# [Brief]
Transcribe the stretch of entries below from the line with "The OpenSCAD and" through the line with "dress(floor, made)", exactly and with both ends included; leave out all other lines.

◇ ◇ ◇ ◇ ◇

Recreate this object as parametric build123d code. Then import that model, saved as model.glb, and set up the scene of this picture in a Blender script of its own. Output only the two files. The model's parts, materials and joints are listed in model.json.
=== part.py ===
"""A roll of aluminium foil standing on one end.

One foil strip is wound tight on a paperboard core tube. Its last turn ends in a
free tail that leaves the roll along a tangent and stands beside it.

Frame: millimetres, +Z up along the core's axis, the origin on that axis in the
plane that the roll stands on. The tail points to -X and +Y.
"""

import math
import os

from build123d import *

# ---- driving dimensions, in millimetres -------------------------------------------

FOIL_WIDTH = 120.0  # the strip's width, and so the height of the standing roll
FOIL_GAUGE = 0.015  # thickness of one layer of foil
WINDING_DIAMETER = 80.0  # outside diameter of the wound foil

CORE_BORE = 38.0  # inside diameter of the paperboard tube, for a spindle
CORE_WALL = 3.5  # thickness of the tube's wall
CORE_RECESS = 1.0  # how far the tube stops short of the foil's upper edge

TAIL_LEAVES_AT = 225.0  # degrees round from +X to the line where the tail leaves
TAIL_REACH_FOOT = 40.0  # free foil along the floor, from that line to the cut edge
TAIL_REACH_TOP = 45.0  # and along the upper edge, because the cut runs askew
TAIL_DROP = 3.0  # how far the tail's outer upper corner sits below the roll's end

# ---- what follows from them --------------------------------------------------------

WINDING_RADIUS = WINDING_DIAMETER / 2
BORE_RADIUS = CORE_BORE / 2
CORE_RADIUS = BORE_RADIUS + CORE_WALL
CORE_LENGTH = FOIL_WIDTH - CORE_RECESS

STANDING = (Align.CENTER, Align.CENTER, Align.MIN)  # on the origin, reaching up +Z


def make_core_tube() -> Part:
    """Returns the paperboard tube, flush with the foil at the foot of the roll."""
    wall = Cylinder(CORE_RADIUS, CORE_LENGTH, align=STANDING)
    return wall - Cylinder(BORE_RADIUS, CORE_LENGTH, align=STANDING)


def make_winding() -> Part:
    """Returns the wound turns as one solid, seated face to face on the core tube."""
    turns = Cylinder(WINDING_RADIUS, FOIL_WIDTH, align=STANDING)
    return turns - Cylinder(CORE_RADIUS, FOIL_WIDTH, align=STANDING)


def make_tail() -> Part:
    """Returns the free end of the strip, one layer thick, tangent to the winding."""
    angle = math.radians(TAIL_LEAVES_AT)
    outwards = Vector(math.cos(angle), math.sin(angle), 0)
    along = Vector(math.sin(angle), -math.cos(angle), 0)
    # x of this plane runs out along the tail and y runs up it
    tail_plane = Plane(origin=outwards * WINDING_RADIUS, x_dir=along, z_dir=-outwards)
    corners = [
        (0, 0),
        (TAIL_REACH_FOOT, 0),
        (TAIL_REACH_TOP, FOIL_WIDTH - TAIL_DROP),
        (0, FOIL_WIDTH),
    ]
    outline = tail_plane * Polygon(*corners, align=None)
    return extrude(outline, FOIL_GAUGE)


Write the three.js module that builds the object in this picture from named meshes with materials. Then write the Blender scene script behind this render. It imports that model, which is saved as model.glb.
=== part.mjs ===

◇ ◇ ◇ ◇ ◇

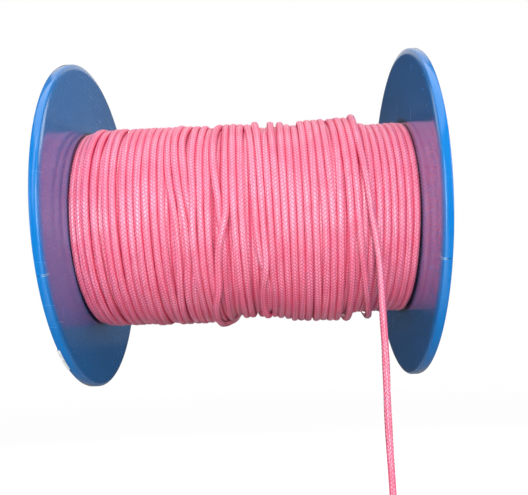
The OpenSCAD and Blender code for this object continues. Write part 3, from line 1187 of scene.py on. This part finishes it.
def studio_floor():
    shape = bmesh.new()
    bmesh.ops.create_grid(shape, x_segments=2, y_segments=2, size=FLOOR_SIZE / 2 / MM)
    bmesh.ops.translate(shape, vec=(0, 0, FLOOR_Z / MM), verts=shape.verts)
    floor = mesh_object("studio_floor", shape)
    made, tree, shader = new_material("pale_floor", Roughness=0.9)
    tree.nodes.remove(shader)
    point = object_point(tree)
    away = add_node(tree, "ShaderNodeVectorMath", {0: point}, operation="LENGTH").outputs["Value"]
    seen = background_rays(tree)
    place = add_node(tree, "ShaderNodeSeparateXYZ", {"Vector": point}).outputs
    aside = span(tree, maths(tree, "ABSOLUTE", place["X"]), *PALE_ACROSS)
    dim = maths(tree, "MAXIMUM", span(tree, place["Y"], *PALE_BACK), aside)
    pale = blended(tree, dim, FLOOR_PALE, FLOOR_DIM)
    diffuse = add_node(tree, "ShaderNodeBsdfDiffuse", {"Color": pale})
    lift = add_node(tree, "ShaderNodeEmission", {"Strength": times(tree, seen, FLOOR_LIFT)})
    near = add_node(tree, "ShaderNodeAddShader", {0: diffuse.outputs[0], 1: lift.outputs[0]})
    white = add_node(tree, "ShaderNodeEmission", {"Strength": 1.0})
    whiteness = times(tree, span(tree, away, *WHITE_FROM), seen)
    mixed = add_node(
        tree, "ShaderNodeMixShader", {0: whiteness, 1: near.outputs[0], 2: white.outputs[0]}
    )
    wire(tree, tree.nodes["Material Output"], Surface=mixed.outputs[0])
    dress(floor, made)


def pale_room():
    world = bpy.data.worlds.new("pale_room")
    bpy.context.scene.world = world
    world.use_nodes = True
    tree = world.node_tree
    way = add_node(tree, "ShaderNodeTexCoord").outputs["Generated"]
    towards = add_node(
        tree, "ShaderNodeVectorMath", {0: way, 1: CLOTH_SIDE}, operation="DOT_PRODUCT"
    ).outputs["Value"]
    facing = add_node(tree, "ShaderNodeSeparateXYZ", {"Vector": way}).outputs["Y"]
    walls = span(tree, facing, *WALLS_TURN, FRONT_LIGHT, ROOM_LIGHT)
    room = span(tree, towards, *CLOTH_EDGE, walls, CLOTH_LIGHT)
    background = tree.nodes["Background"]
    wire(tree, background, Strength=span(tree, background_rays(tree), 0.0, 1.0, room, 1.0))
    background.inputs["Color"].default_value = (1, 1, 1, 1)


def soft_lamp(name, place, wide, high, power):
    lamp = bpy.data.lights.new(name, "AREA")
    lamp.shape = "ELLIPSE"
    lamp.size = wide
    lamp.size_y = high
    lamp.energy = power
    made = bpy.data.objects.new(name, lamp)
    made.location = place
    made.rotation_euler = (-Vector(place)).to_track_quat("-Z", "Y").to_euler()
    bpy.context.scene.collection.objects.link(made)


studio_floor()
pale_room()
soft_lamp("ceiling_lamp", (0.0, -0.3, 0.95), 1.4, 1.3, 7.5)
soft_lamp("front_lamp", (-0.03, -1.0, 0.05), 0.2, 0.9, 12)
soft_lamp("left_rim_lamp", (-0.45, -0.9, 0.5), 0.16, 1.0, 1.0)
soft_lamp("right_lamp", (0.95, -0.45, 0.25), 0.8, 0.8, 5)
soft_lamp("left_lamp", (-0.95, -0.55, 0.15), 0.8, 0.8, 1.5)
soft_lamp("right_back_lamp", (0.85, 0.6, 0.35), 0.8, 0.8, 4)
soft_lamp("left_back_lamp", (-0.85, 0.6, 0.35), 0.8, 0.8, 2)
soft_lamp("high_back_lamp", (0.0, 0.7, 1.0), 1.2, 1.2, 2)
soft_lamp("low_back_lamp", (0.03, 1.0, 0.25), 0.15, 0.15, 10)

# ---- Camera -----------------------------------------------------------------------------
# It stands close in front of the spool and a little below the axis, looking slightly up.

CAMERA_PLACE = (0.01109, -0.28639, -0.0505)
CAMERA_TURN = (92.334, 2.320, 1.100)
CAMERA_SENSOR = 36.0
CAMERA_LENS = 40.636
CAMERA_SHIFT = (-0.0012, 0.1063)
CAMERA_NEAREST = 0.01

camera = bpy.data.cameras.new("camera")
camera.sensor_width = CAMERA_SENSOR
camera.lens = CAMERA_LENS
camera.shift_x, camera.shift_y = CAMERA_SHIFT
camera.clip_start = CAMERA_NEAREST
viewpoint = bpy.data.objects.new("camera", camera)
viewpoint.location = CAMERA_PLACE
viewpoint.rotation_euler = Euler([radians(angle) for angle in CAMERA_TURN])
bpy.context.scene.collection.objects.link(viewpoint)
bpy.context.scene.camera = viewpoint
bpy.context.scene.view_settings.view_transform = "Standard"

◇ ◇ ◇ ◇ ◇

# [Result for this exercise]
The OpenSCAD and Blender code for this object continues. Write part 3, from line 1187 of scene.py on. This part finishes it.
def studio_floor():
    shape = bmesh.new()
    bmesh.ops.create_grid(shape, x_segments=2, y_segments=2, size=FLOOR_SIZE / 2 / MM)
    bmesh.ops.translate(shape, vec=(0, 0, FLOOR_Z / MM), verts=shape.verts)
    floor = mesh_object("studio_floor", shape)
    made, tree, shader = new_material("pale_floor", Roughness=0.9)
    tree.nodes.remove(shader)
    point = object_point(tree)
    away = add_node(tree, "ShaderNodeVectorMath", {0: point}, operation="LENGTH").outputs["Value"]
    seen = background_rays(tree)
    place = add_node(tree, "ShaderNodeSeparateXYZ", {"Vector": point}).outputs
    aside = span(tree, maths(tree, "ABSOLUTE", place["X"]), *PALE_ACROSS)
    dim = maths(tree, "MAXIMUM", span(tree, place["Y"], *PALE_BACK), aside)
    pale = blended(tree, dim, FLOOR_PALE, FLOOR_DIM)
    diffuse = add_node(tree, "ShaderNodeBsdfDiffuse", {"Color": pale})
    lift = add_node(tree, "ShaderNodeEmission", {"Strength": times(tree, seen, FLOOR_LIFT)})
    near = add_node(tree, "ShaderNodeAddShader", {0: diffuse.outputs[0], 1: lift.outputs[0]})
    white = add_node(tree, "ShaderNodeEmission", {"Strength": 1.0})
    whiteness = times(tree, span(tree, away, *WHITE_FROM), seen)
    mixed = add_node(
        tree, "ShaderNodeMixShader", {0: whiteness, 1: near.outputs[0], 2: white.outputs[0]}
    )
    wire(tree, tree.nodes["Material Output"], Surface=mixed.outputs[0])
    dress(floor, made)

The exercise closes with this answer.